С переезда в Крым началось насильственное отторжение Набокова от столь любимого им мира, в котором прошло его детство. Меньше чем через неделю в его стихах появились первые кипарисы, а еще через несколько дней — отцветающие магнолии, но ничто не могло заменить ему родные ели3. Однако судьба, как и всегда, благосклонная к Набокову, превращала любое препятствие на его пути в некую благоприятную возможность. Несмотря на сокрушительные перемены в его жизни, он продолжал двигаться в том направлении, которое уже было намечено. После окончания школы они с Сергеем должны были поступить в Оксфорд или Кембридж. Большевики выбрали такое время для переворота, что Владимир едва успел сдать в последний момент выпускные экзамены, а когда второе вторжение большевиков в Крым заставило Набоковых эмигрировать, они направились в Англию, где Владимир поступил в Кембридж, а Сергей — в Оксфорд.
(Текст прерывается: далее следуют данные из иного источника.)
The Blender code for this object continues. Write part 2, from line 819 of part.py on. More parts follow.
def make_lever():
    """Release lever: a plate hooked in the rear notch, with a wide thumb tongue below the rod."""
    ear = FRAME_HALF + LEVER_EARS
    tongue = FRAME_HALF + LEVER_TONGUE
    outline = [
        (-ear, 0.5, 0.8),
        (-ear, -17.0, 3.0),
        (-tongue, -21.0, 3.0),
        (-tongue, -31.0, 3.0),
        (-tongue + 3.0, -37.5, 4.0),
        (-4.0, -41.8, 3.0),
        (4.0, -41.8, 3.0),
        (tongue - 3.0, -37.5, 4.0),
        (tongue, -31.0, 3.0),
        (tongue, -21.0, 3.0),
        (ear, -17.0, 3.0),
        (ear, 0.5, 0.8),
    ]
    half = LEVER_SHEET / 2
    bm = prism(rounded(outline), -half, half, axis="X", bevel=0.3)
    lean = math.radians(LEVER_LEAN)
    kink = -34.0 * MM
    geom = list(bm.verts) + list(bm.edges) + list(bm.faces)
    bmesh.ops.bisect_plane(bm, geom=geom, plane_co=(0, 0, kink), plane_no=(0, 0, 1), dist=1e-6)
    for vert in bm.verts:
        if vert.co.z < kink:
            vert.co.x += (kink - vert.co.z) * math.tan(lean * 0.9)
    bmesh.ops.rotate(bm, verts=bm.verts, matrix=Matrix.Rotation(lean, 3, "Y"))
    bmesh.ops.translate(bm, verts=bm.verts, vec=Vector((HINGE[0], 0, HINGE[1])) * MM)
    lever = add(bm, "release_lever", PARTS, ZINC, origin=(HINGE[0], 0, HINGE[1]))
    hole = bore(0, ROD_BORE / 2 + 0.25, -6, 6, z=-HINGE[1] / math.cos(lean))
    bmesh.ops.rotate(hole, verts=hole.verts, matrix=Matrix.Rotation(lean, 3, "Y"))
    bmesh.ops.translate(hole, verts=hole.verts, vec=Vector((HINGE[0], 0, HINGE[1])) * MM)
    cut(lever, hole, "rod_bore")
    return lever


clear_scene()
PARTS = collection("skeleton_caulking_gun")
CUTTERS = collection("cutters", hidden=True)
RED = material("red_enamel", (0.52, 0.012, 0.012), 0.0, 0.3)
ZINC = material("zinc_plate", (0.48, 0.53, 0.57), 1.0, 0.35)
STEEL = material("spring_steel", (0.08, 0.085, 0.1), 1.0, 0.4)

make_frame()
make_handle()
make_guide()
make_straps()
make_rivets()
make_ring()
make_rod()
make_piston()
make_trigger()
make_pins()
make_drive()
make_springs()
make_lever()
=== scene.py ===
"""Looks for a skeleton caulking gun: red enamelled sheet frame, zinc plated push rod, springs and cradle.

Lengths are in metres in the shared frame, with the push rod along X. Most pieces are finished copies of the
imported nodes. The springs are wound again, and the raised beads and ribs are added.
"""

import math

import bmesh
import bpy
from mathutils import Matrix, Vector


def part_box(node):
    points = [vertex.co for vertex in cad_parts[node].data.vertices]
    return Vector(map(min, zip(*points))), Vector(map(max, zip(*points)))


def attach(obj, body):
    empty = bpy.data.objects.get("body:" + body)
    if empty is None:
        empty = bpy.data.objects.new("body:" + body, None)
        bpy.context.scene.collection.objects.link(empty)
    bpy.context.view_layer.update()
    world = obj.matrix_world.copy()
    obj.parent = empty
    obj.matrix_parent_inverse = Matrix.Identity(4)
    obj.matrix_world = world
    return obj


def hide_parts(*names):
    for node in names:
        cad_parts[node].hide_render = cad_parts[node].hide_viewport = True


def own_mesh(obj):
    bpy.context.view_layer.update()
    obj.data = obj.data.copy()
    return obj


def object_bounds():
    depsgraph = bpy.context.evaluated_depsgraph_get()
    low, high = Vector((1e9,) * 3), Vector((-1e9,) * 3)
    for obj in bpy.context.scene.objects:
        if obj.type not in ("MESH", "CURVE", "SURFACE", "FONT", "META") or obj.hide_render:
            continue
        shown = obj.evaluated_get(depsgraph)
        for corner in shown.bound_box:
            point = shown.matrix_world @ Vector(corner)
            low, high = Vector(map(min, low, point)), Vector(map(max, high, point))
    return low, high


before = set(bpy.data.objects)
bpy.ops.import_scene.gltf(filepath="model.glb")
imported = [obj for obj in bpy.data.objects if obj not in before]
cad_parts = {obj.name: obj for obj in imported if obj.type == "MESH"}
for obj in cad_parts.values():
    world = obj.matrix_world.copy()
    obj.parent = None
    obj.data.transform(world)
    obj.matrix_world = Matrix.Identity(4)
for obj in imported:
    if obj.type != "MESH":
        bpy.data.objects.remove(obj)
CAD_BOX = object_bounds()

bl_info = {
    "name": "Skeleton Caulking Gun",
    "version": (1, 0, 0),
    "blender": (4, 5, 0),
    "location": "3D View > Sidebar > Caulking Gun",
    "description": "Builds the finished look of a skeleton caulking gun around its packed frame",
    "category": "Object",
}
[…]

Владимир давно мечтал после окончания школы и до поступления в университет совершить лепидоптерологическую экспедицию в Среднюю Азию, быть может, вместе со знаменитым натуралистом Григорием Ефимовичем Грум-Гржимайло (который упоминается в «Даре» как один из соратников исследователя и путешественника Константина Кирилловича Годунова-Чердынцева), и, получив от дяди наследство, серьезно подумывал отправиться в путешествие в 1918 году4. Судьба забросила его в Крым — в места, напоминающие Малую Азию.
Крым показался мне совершенно чужой страной: все было не русское, запахи, звуки, потемкинская флора в парках побережья, сладковатый дымок, разлитый в воздухе татарских деревень, рев осла, крик муэдзина, его бирюзовая башенка на фоне персикового неба; все это решительно напоминало Багдад5.
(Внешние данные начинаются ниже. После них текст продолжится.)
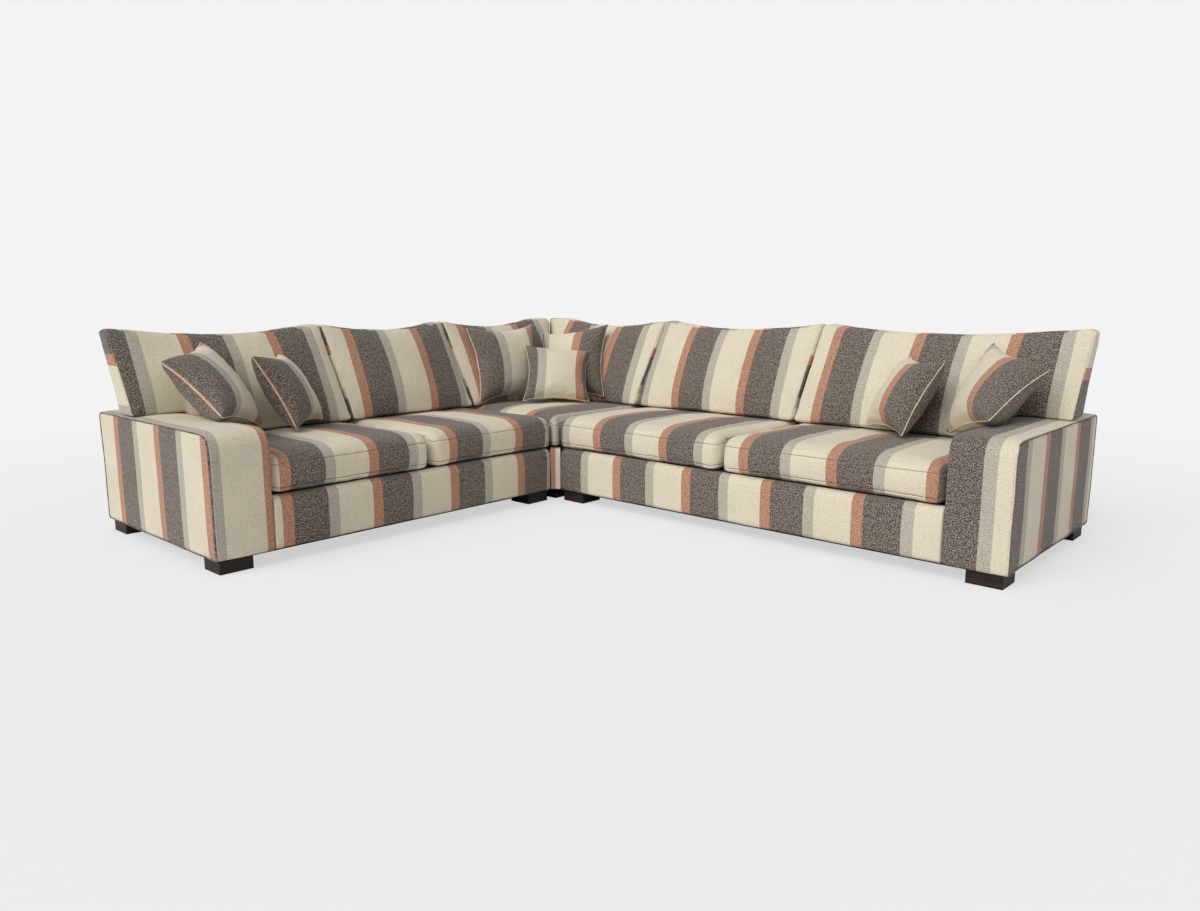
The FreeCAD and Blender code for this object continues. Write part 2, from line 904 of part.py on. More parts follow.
# Each cushion's run, size, middle and turn. The middle is measured along from the arm
# or from the other run's back frame, out from its own back frame, and up from the seat.
# The turn is the way it faces from +X, its lean back and its roll, in degrees.
SCATTERS = {
    "left_scatter_large": ("left", "large", ("arm", 72.0, 219.0, 263.9), (46, 40, -3)),
    "left_scatter_small": ("left", "small", ("arm", 404.0, 208.0, 173.1), (45, 30, -3)),
    "right_scatter_large": ("right", "large", ("arm", 72.0, 219.0, 263.9), (-136, 40, 3)),
    "right_scatter_small": ("right", "small", ("arm", 416.0, 205.2, 170.4), (-133, 30, 2)),
    "corner_scatter_left": ("left", "large", ("back", 540.0, 171.0, 223.9), (-12, 10, 2)),
    "corner_scatter_right": ("right", "large", ("back", 306.0, 151.0, 227.4), (-73, 23, 7)),
    "corner_scatter_front": ("right", "small", ("back", 437.0, 415.0, 170.3), (-37, 37, -7)),
}


def scatter_middle(run, place):
    """The plan position and height of a scatter cushion's middle."""
    datum, along, out, up = place
    if datum == "arm":
        from_corner = arm_inner(run) - along
    else:
        from_corner = d.back_depth + along
    return from_corner, d.back_depth + out, d.seat_height + up


def make_scatter(name, run, size, place, turn_angles):
    """A square cushion, thick in the middle and thin at its seam."""
    width = d.large_scatter if size == "large" else d.small_scatter
    loft = d.large_scatter_loft if size == "large" else d.small_scatter_loft
    body = new_body(name)
    facing, lean, roll = turn_angles
    upright = FreeCAD.Rotation(FreeCAD.Vector(0, 1, 0), FreeCAD.Vector(0, 0, 1),
                               FreeCAD.Vector(1, 0, 0), "XYZ")
    turn = FreeCAD.Rotation(FreeCAD.Vector(0, 0, 1), facing).multiply(upright)
    turn = turn.multiply(FreeCAD.Rotation(FreeCAD.Vector(1, 0, 0), -lean))
    body.Placement.Rotation = turn.multiply(FreeCAD.Rotation(FreeCAD.Vector(0, 0, 1), roll))
    along, out, up = scatter_middle(run, place)
    x, y = in_run(run, along, out)
    place_at(body, (OUTER_CORNER_X + x, OUTER_CORNER_Y + y, up))
    squares = []
    for height, share in SECTIONS:
        half = width * share / 2
        outline = new_sketch(body, "XY_Plane", loft * height)
        squares.append(rectangle(outline, (-half, -half), (half, half)))
    DOC.recompute()
    pillow = body.newObject("PartDesign::AdditiveLoft", name + "_loft")
    pillow.Profile = squares[0]
    pillow.Sections = squares[1:]
    DOC.recompute()
    keep(body, name)


def check_document():
    """Stop on any object that failed or any piece without a sound shape."""
    DOC.recompute()
    for item in DOC.Objects:
        if "Invalid" in item.State or "Error" in item.State:
            raise RuntimeError("%s failed: %s" % (item.Name, item.State))
    for piece in NODES:
        if piece.Shape.isNull() or not piece.Shape.isValid():
            raise RuntimeError("%s has no sound shape" % piece.Label)


def write_parts():
    os.makedirs("parts", exist_ok=True)
    for piece in NODES:
        piece.Shape.exportStep(os.path.join("parts", piece.Label + ".step"))


def main():
    holes = make_bolts()
    make_feet(holes)
    for run in ("left", "right"):
        make_arm_frame(run, holes)
        make_arm_cover(run)
        make_arm_piping(run)
        make_base_frame(run, holes)
        make_border(run)
    make_corner_base_frame(holes)
    make_corner_post()
    make_seat_webbing()
    make_decks()
    make_dust_covers(holes)
    make_connectors()
    make_backs()
    make_seats()
    make_back_cushions()
    for name, scatter in SCATTERS.items():
        make_scatter(name, *scatter)
    check_document()
    write_parts()


main()
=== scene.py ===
"""The looks of the corner sofa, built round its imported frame. Metres, +Z up.

A place in a run is (along, out, up): along from the outer corner of the L, out from the
run's back plane towards the sitter, and up from the floor.
"""

import math
from dataclasses import dataclass

import bpy
import numpy as np
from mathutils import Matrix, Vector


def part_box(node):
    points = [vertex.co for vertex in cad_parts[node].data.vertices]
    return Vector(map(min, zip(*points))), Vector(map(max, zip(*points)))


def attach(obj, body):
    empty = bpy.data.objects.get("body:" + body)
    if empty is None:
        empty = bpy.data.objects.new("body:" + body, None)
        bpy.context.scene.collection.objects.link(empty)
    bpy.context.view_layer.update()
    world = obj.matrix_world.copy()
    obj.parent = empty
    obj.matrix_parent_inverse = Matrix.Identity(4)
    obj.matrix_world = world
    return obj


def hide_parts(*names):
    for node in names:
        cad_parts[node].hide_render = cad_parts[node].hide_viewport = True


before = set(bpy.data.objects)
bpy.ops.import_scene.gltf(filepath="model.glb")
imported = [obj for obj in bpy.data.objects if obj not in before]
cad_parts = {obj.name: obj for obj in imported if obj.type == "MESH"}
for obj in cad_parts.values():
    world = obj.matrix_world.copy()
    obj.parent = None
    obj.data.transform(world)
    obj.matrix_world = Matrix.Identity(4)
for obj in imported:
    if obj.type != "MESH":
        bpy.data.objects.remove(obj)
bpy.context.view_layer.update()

CORNER_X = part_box("left_back_cover")[0].x
CORNER_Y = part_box("right_back_cover")[1].y

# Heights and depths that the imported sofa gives
DECK_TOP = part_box("left_deck")[1].z
SEAT_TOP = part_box("left_seat_cushion_outer")[1].z
ARM_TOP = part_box("left_arm_cover")[1].z
CORNER_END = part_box("corner_deck")[1].x - CORNER_X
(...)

Следующей весной эта новая для Владимира лепидоптерологическая зона открыла ему свои сокровища и снабдила материалом для его первой научной публикации6. Полный разрыв Набокова с прошлым, предвестием которого стало бегство в Крым, имел гораздо большее значение для его искусства, определив его главную тему — абсурдность нашей неспособности вернуться в собственное прошлое.
Чуть позже, в том же 1917 году, возможно, на крымской вилле, где он жил вместе с братом, Владимир принялся составлять свои первые шахматные задачи — занятие, ставшее впоследствии второй внелитературной страстью, клапаном для избыточной творческой энергии, площадкой для отработки художественной стратегии7. Набоков не был столь блестящим собеседником, или шахматистом, или игроком в русский скрэббл, как того можно было бы ожидать. Чтобы расположить фразу, шахматную фигуру или анаграмму элегантно, изящно, экономно, придав им необходимую двойственность или — тем более — множественность значений, ему требовалось время — или частица вечности. Набоков обнаружил, что составление шахматных задач требует того же напряжения мысли, что и сочинение стихов, — фокусировки душевных лучей, которая способна прожечь само время. Как сам Набоков блестяще объясняет в своей автобиографии, он пришел к мысли, что отношение между романистом и читателем подобно отношению между составителем шахматных задач и воображаемым разгадчиком8. Когда он сочинял шахматные задачи или стихи, отсутствие непосредственного партнера скорее раскрепощало, чем сковывало его. Если в беседе или шахматной игре партнеры подвластны времени, то в этом случае они могут преодолеть время усилием своего воображения, подобно прыжку шахматного коня. Разумеется, восемнадцатилетний Набоков не мог еще сочинять стихи и задачи, удовлетворявшие этому критерию. Но не будь у него такого склада ума, для которого шахматные задачи есть приглашение к творчеству, и не пройди он школу шахматной композиции, он никогда бы не написал свои зрелые шедевры, где тщательно обдуманное согласование отдельных частей сбивает замки на дверях времени.